I've set up a distributed system using dask. When I start the scheduler using the Python API, the dask scheduler doesn't mention starting the dashboard. As expected, I can not reach it on the address I would expect it to be.

Since bokeh is installed, I'd expect the dashboard to be started. When I start the scheduler using the command line however, the dashboard starts correctly.
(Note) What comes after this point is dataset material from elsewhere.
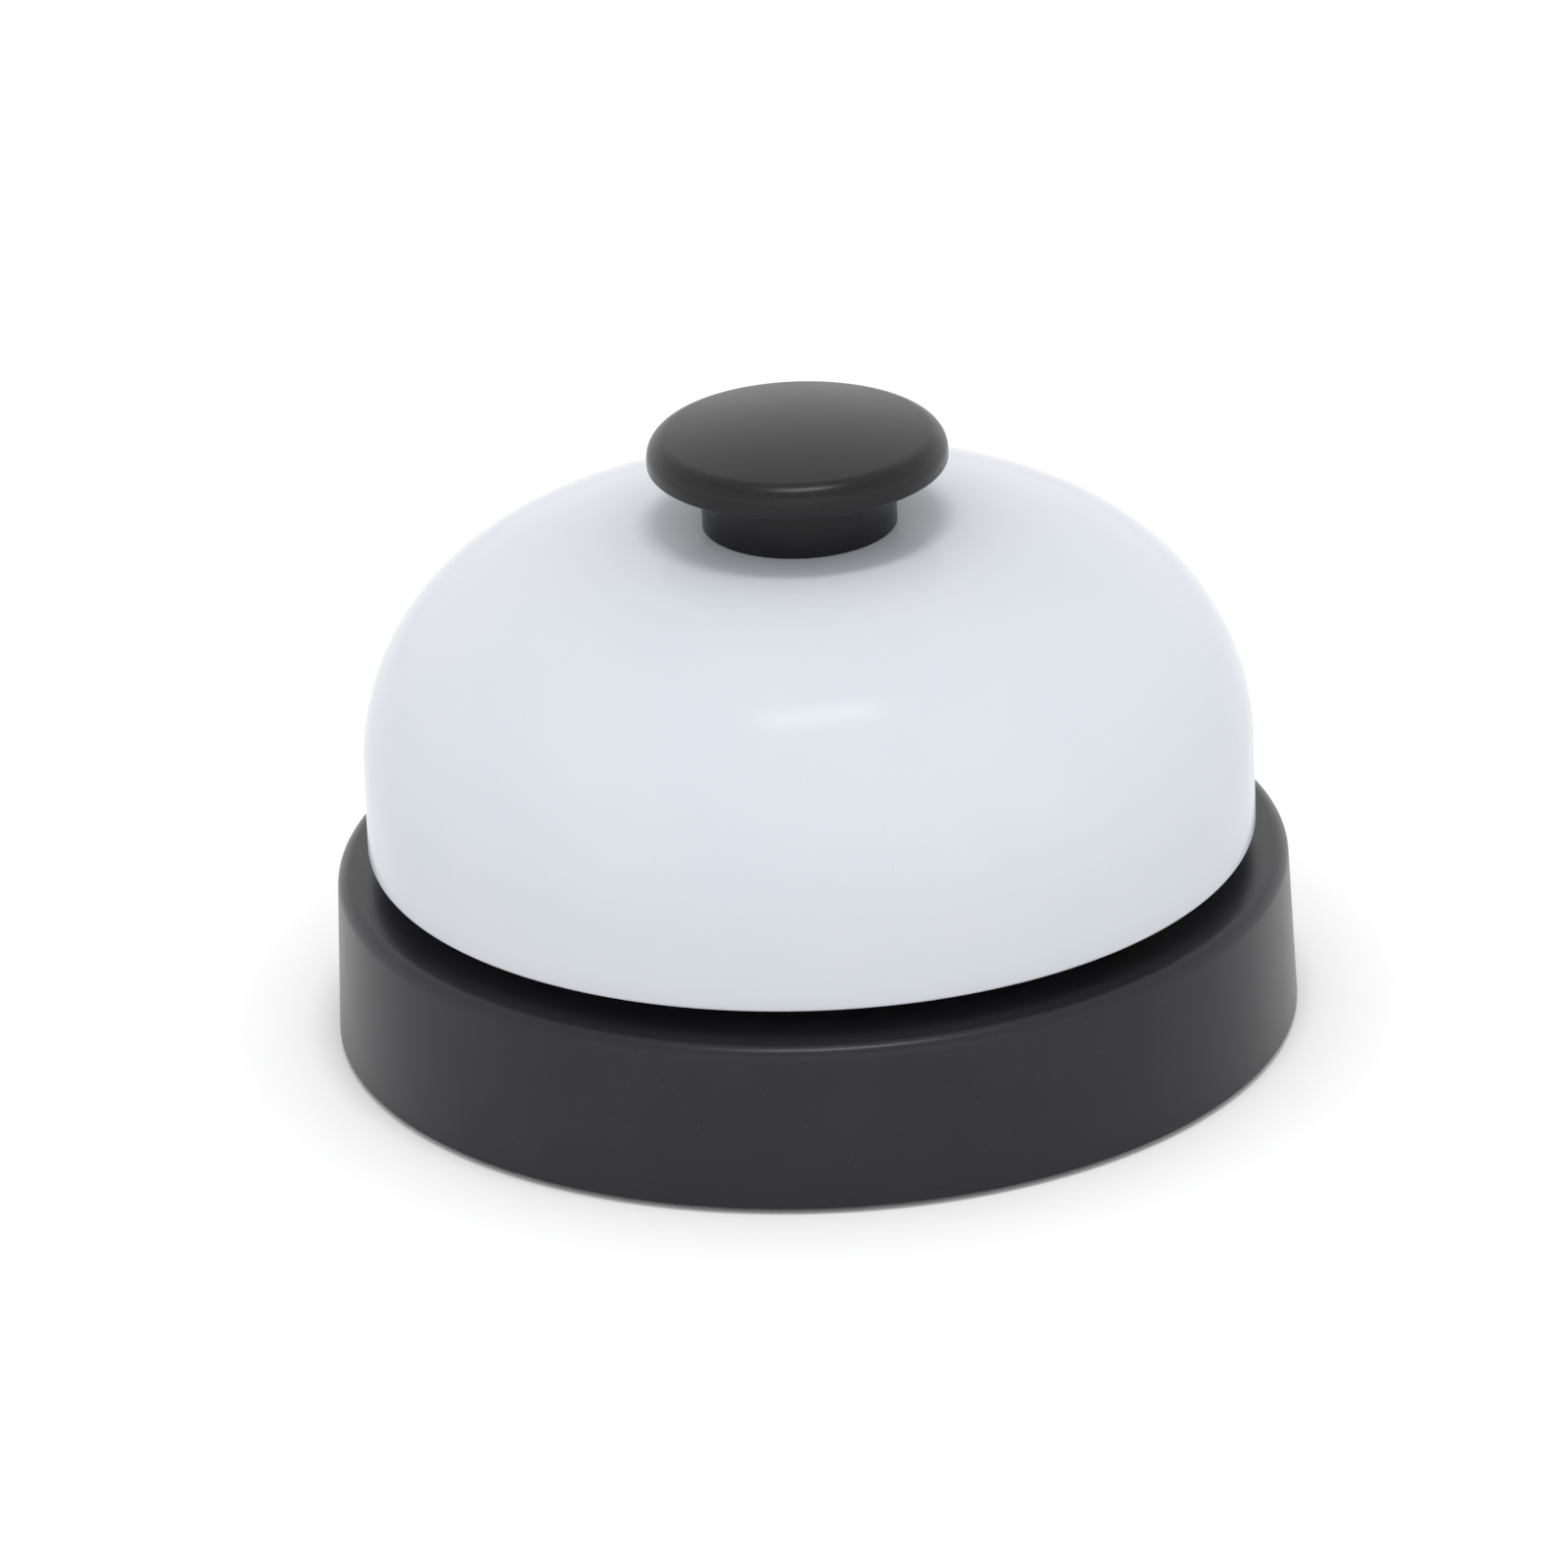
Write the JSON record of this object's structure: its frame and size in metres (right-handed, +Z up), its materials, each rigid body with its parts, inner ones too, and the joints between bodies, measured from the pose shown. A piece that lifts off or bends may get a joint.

Why is it that starting the scheduler through the python api does not start the dashboard?

Relevant information:

  • python 3.6.7
  • dask 1.0.0
  • dask-glm 0.2.0
  • dask-ml 0.11.0
  • distributed 1.25.1
  • bokeh 1.0.3
  • tornado 5.1.1 (also tried with 4.5)

Output scheduler (via python api):

orval$ python3 myscheduler.py
distributed.scheduler - INFO - Clear task state
distributed.scheduler - INFO -   Scheduler at:    tcp://10.33.14.65:8786

Code myscheduler.py:

from distributed import Scheduler
from tornado.ioloop import IOLoop
from threading import Thread
s = Scheduler()
s.start('tcp://:8786')   # Listen on TCP port 8786
loop = IOLoop.current()
loop.start()

Starting the scheduler through the command line:

distributed.scheduler - INFO - -----------------------------------------------
distributed.scheduler - INFO - Clear task state
distributed.scheduler - INFO -   Scheduler at:    tcp://10.33.14.65:8786
distributed.scheduler - INFO -       bokeh at:                     :8787
distributed.scheduler - INFO - Local Directory:    /tmp/scheduler-pg2wz3cg
distributed.scheduler - INFO - -----------------------------------------------
mathivh
  • 13
  • 7

1 Answers1

1

Firstly, even when starting the scheduler within a python process, you may wish to consider using LocalCluster:

cluster = dask.distributed.LocalCluster(processes=False, n_workers=0)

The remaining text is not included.